Sublinear Algorithms

UCB

At every time $t$ and arm $a$, define $\text{ucb}^t_a$ as follows:

$$\text{ucb}^t_a = \hat{p}^t_a + \sqrt{\frac{2ln(t)}{u^t_a}}$$

Where $\hat{p}^t_a$ is the empirical mean of that arm, and $u^t_a$ is the number of times that arm has been pulled. (Pull all the arms once before calculating)

The algorithm samples the arm with the highest ucb. This acheives a regret of $O(\log(T))$, the optimal dependance on $T$.

KL UCB

Although UCB is optimal order-wise, the constant is still different. KL-UCB fixes this by changing the definition of UCB slightly.
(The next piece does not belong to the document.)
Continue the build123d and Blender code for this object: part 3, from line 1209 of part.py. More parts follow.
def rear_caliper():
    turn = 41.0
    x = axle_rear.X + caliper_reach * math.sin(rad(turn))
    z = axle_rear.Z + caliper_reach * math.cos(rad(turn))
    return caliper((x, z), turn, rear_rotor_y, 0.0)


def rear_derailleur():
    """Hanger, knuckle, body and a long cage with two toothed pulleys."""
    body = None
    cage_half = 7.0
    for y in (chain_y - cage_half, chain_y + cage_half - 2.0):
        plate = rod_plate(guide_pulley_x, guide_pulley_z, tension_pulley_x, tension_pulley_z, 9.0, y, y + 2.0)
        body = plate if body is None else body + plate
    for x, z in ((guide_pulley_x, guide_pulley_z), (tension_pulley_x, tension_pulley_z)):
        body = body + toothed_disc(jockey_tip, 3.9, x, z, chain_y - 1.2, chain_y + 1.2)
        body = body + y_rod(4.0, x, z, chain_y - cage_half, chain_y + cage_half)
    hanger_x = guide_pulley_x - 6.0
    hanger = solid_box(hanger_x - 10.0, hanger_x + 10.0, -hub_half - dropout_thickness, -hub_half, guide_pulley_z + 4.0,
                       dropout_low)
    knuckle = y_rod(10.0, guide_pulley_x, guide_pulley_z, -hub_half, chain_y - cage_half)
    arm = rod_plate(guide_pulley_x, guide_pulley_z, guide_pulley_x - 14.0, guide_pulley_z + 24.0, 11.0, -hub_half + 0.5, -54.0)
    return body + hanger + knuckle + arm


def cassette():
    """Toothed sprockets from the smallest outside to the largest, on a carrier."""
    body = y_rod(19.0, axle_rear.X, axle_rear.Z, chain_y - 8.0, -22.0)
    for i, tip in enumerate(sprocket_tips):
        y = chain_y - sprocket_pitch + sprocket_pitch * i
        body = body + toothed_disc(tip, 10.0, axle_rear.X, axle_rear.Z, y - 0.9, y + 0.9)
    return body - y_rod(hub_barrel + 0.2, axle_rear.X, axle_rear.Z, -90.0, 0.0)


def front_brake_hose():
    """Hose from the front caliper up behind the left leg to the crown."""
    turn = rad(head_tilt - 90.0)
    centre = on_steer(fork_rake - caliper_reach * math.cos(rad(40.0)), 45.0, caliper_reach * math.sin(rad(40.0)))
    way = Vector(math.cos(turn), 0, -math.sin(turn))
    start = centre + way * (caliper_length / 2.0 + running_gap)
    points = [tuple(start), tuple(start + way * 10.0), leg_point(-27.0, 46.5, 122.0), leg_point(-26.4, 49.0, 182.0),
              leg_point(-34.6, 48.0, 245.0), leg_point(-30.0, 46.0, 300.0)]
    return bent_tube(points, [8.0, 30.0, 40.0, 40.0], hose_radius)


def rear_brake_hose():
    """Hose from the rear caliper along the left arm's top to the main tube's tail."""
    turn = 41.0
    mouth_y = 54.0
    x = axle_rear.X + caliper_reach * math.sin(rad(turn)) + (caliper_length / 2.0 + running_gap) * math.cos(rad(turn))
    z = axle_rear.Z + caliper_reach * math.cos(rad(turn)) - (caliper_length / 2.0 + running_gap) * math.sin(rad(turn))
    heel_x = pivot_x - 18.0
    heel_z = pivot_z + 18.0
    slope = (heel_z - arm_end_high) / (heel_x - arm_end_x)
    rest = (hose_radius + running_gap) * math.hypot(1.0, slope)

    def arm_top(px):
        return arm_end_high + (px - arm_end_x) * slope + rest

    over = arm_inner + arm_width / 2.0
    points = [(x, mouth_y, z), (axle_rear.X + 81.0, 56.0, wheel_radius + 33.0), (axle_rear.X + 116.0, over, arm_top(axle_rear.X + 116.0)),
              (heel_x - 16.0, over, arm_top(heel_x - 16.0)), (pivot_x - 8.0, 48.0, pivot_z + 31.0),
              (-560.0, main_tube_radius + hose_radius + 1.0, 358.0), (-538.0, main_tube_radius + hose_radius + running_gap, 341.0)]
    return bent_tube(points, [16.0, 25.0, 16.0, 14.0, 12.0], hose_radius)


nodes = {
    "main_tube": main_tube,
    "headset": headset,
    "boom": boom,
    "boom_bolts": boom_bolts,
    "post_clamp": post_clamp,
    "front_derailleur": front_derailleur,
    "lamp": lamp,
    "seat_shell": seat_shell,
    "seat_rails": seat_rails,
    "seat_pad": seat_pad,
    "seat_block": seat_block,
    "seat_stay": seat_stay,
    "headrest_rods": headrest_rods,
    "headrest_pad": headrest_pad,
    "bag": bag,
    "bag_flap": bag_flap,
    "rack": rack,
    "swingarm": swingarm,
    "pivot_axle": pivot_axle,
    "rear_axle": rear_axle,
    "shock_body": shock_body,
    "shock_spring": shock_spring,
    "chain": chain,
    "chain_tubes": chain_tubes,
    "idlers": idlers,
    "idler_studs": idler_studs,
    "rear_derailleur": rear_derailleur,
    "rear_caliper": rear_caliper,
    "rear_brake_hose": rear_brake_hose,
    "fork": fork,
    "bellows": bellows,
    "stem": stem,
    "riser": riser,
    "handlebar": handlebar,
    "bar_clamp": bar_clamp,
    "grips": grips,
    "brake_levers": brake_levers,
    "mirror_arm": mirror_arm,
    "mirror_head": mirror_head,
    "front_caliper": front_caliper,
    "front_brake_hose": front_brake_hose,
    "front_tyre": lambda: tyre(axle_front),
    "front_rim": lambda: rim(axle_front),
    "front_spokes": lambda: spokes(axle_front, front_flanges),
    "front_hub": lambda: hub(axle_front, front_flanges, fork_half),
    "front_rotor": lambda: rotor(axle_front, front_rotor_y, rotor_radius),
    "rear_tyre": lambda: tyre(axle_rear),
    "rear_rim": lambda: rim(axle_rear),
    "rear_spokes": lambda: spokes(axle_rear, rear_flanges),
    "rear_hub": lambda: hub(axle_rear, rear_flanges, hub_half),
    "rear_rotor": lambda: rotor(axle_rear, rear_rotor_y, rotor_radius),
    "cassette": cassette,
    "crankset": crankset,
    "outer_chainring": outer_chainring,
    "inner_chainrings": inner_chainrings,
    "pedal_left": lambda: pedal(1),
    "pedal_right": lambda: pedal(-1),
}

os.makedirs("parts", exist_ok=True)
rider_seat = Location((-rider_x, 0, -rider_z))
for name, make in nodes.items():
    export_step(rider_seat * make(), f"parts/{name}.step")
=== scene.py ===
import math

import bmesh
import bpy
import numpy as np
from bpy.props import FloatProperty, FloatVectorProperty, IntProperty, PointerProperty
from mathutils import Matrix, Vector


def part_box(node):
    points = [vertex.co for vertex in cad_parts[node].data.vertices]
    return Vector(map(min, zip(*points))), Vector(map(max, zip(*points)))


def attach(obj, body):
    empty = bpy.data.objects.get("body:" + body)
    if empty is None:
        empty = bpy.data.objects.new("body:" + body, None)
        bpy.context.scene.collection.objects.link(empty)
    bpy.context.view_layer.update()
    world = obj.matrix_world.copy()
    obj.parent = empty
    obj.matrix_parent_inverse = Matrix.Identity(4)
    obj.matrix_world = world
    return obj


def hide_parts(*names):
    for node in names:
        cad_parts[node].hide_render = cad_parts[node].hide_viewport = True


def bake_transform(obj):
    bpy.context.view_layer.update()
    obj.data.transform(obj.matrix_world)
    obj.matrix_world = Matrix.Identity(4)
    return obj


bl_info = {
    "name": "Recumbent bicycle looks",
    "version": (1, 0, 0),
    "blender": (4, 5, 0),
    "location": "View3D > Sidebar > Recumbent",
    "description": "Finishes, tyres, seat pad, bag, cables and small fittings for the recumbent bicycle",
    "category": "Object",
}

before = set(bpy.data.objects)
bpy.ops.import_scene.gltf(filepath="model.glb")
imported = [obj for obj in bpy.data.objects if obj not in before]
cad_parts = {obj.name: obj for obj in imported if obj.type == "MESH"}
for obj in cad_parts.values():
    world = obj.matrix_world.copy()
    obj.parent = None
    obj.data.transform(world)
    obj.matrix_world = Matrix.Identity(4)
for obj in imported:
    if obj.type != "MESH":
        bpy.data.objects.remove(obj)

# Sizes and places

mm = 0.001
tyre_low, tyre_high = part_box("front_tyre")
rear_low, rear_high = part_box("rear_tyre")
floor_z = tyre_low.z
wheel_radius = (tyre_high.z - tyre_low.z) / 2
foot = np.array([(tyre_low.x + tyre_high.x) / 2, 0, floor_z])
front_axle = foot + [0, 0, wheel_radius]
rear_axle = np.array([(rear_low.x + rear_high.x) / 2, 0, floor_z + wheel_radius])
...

$$\text{kl-ucb}^t_a = \max\{ q\in[\hat{p}^t_a,1]\text{ where } u^t_a KL(\hat{p}^t_a,q)\leq ln(t)+cln(ln(t)) \}$$
$$\text{where } c\geq 3$$

Notice that $KL(\hat{p}^t_a,q)$ monotonically increases with $q$, easy to find value by binary search! This algorithm asymptotically matches the Lai and Robbins’ Lower Bound as well.

Thompson Sampling

This algorithm uses Beta Distribution, and it’s parameters are given below. Note that this distribution is always going to give values between 0 and 1.

\[Beta(\alpha, \beta) \rightarrow \mu = \frac{\alpha}{\alpha+\beta}, \sigma^2 = \frac{\alpha\beta}{(\alpha+\beta)^2(\alpha+\beta+1)}\]

At time $t$, let arm $a$ have $s^t_a$ successes and $f_a^t$ failures. Then, $Beta(s^t_a+1, f_a^t+1)$ represents a belief about the true mean of that arm.

For every arm $a$, draw a sample $x^t_a \sim Beta(s^t_a+1, f_a^t+1)$ and chose the arm which gave the maximal $x^t_a$ (and update the distribution).

This acheives optimal regret, and is excellent in practice. Usually, it performs slightly better than KL-UCB as well.

All these algorithms are examples of optimism in face of uncertainity principle.